You don't use dreams to achieve reality, you use reality to achieve dreams.What does that mean? Simple: you can't achieve goals (what you dream of) by dreaming about them ("how wonderful it'll be ..."), you achieve goals in the dirty, gritty world of reality. You manipulate what is (reality) to achieve what might be (dreams).
Dick needs two types of plans, a strategic plan (dreams about where he wants to go) and many tactical plans (this is how to manipulate reality to get there). Both are crucial: Dick can't reach his dreams by dreaming about them (making more strategic plans), but must instead get his metaphorical hands dirty mucking about in the world as it is. Reality.
Both types of plans are needed. Without the strategic plan the company can easily lose focus, ending up with a hodgepodge of services and capabilities each going in their own direction. Part of building a company is creating synergy between disparate business units, and synergy depends upon a clear vision --
This is where we are going/what we are doing.
As much as I disliked spending hours during the 80s and 90s wearing my consultant power tie helping bored managers create a "mission statement" for their unit, it actually is--can/should be--a crucial part of unit success. Dick needs a Mission Statement plus, a clear description of Acme's objectives, for the company as a whole and for each business unit within.
Yet as each group of frustrated managers would complain, a grand Mission Statement doesn't help reach their monthly objectives. MBO demands action, now! This is where the tactical plans come in, a Sales Plan for this item, a PR/Marketing Plan for introducing "new service A" into that market, a HR Plan for how to hire 500 people in three months, then how to mold them into Acmers, then how to manage and measure their performance.
Done properly a marriage of dream and reality occurs, a way to judge whether "new service A" should be offered in "new market X." How? By going to the Strategic Plan and asking a simple question: does introducing new service A in market X move Acme closer to achieving the overall strategic goals? If yes, do it (or at least build and analyze a business case for doing it); if not, then forget it (sell it to someone else if possible).

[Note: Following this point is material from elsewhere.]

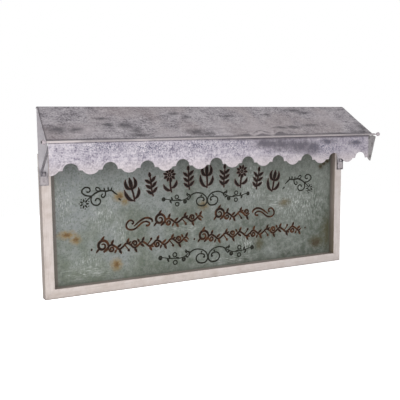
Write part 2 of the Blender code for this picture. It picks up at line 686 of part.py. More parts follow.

There are shelves of learned texts about planning and decision making, and while a lot of it is useful, much of it is verbiage making a simple process complicated. No one can know the future. Every plan, every goal, is a guess. I contend that the ultimate test of whether you should strive for a goal is whether achieving the goal gets you closer to reaching your dream.
You must know where you are going in order to know whether what you are doing is moving you closer or farther from your destination.
I wrote the poem to help a dear friend get over a bad breakup, but ended up with far more, a principle I have used throughout my life (business and personal). Start with a goal then do things that help you get there. Life and business are not as complicated as both appear to be, or as we make them. Strip everything away and you are left with basic rules and principles, simple in appearance but powerful when used properly.